Bird & Bird is joined in the Global 100 by four other new entrants: Blank Rome; Crowell & Moring; Fox Rothschild; and Gowling WLG.

The highest-placed debutant is Gowling WLG, which was formed through the combination of Canada’s Gowlings and U.K. firm Wragge Lawrence Graham & Co in early 2016. The firm’s revenue is split almost exactly 50:50 between the two arms, which are not financially integrated. In an interview at the time of the tie-up, head of international projects Quentin Poole said that the firm intended to complete two additional combinations by 2020, with China and Germany high on its list of priorities. Earlier this year, the firm opened an office in Stuttgart, Germany, adding to its existing intellectual property-focused outpost in Munich, which WLG launched in 2008.

Blank Rome, meanwhile, achieved the highest growth in revenue among the entire Global 100, with its top line soaring 22.5 percent, to $422.5 million. The firm picked up more than 100 attorneys from Washington, D.C.-based Dickstein Shapiro, which went out of business in February 2016. In what has been a remarkable period of growth, around 60 percent of the Blank Rome’s 564 attorneys have joined the firm since 2011.
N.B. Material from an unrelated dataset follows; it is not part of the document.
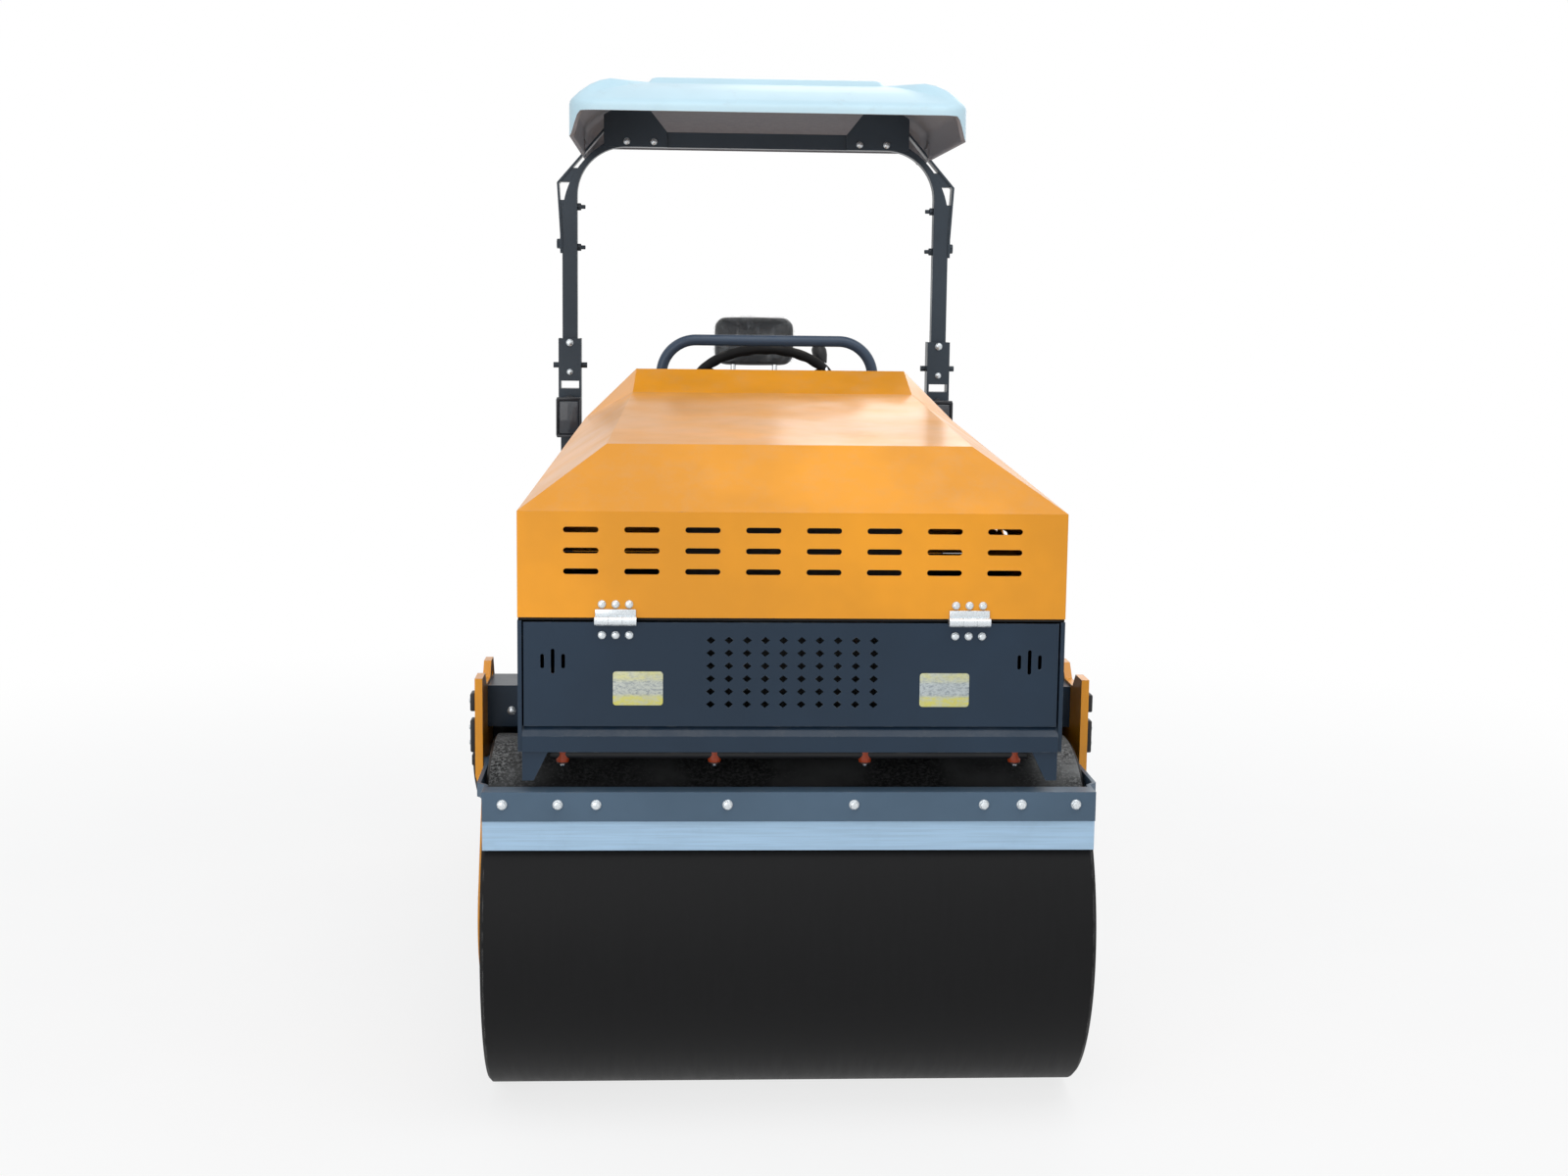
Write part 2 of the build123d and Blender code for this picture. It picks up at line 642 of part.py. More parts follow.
# ---- hood ----
def trimmed(form, origin, normal, inset):
    """What is left of a form below a facet moved in by the sheet, and below its mirror image."""
    facet = Plane(origin=origin - normal * inset, z_dir=normal)
    form = split(form, bisect_by=facet, keep=Keep.BOTTOM)
    if normal.X:
        form = split(mirrored(form), bisect_by=facet, keep=Keep.BOTTOM)
    return form


def hood_form(inset):
    """Outer form of the hood, or the same form moved in by the sheet: a wedge that turns up into a crest."""
    ridge_y = -BODY_END + HOOD_RIDGE_BACK
    corner = Vector(BODY_HALF, -BODY_END, HOOD_FRONT_BREAK)
    ridge = Vector(HOOD_RIDGE_HALF, ridge_y, HOOD_RIDGE_Z)
    crest = Vector(HOOD_CREST_HALF, HOOD_CREST_Y, HOOD_CREST_Z)
    tail = Vector(HOOD_REAR_HALF, -BODY_REAR, HOOD_REAR_TOP)
    shoulder = (crest - corner).cross(ridge - corner).normalized()
    fall = (HOOD_FOLD_HALF - BODY_HALF) * shoulder.X + (BODY_END - BODY_REAR) * shoulder.Y
    fold = Vector(HOOD_FOLD_HALF, -BODY_REAR, HOOD_FRONT_BREAK - fall / shoulder.Z)
    foot = Vector(BODY_HALF, -BODY_REAR, HOOD_BOTTOM)
    side = (foot - corner).cross(fold - corner).normalized()
    crest_shoulder = (tail - fold).cross(crest - fold).normalized()
    along = Vector(1, 0, 0)
    slope = along.cross(ridge - corner).normalized()
    roof = along.cross(crest - ridge).normalized()
    crest_roof = along.cross(tail - crest).normalized()

    half = BODY_HALF - inset
    low = HOOD_BOTTOM - (1 if inset else 0)
    blank = block((-half, half), (-BODY_END + inset, -BODY_REAR - inset), (low, HOOD_REAR_TOP + HOOD_SHEET))
    wedge = blank
    for origin, normal in ((corner, slope), (ridge, roof), (corner, shoulder), (corner, side)):
        wedge = trimmed(wedge, origin, normal, inset)
    for origin, normal in ((crest, crest_roof), (crest, crest_shoulder), (corner, side)):
        blank = trimmed(blank, origin, normal, inset)
    return wedge + blank


def hood_shell():
    shell = hood_form(0) - hood_form(HOOD_SHEET)
    slot = SlotOverall(VENT_LENGTH, VENT_HEIGHT)
    cutters = []
    for dz in centred(VENT_ROWS, VENT_PITCH_Z):
        for x in centred(VENT_COLUMNS, VENT_PITCH_X):
            place = Pos(x, -BODY_END, VENT_Z + dz) * (Plane.XZ * slot)
            cutters.append(extrude(place, HOOD_SHEET, dir=(0, 1, 0)))
        for dy in centred(SIDE_VENT_COLUMNS, VENT_PITCH_X):
            for x in (-BODY_HALF, HOOD_FOLD_HALF):
                place = Pos(x, SIDE_VENT_Y + dy, VENT_Z + dz) * (Plane.YZ * slot)
                cutters.append(extrude(place, BODY_HALF - HOOD_FOLD_HALF, dir=(1, 0, 0)))
    return shell - cutters


# ---- steering cylinder, drawn straight between its two pins ----
def cylinder_barrel():
    start = -CYL_Y
    barrel = rod_y(CYL_BARREL_RADIUS, CYL_X, (start + CYL_BASE - 15, start + CYL_BARREL), CYL_Z)
    barrel -= rod_y(CYL_BORE_RADIUS, CYL_X, (start + CYL_BASE, start + CYL_BARREL - CYL_GLAND), CYL_Z)
    barrel -= rod_y(CYL_ROD_RADIUS + CYL_GAP, CYL_X, (start + CYL_BASE, start + CYL_BARREL), CYL_Z)
    neck = block((CYL_X - EYE_PIN_RADIUS, CYL_X + EYE_PIN_RADIUS), (start, start + CYL_BASE),
                 (CYL_Z - EYE_THICK / 2, CYL_Z + EYE_THICK / 2))
    eye = rod_z(EYE_RADIUS, CYL_X, start, (CYL_Z - EYE_THICK / 2, CYL_Z + EYE_THICK / 2))
    barrel = barrel + neck + eye
    return barrel - rod_z(EYE_PIN_RADIUS + RUNNING_GAP, CYL_X, start, (CYL_Z - EYE_THICK, CYL_Z + EYE_THICK))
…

Looking ahead, the widespread uncertainty across core jurisdictions, continued global consolidation and disruption brought about by new technologies and alternative providers makes future market conditions all but impossible to predict. But the current environment of low growth and high competition has been around for long enough to suggest that it isn’t going away anytime soon. In fact, the trend of the past few years suggests that the pressures facing international law firms are only likely to intensify. A continued slowdown in the overall demand for legal services and subsequent squeeze on profits will no doubt be of particular concern to Big Law managers. For the Global 100, it all makes for a challenging and uncertain future.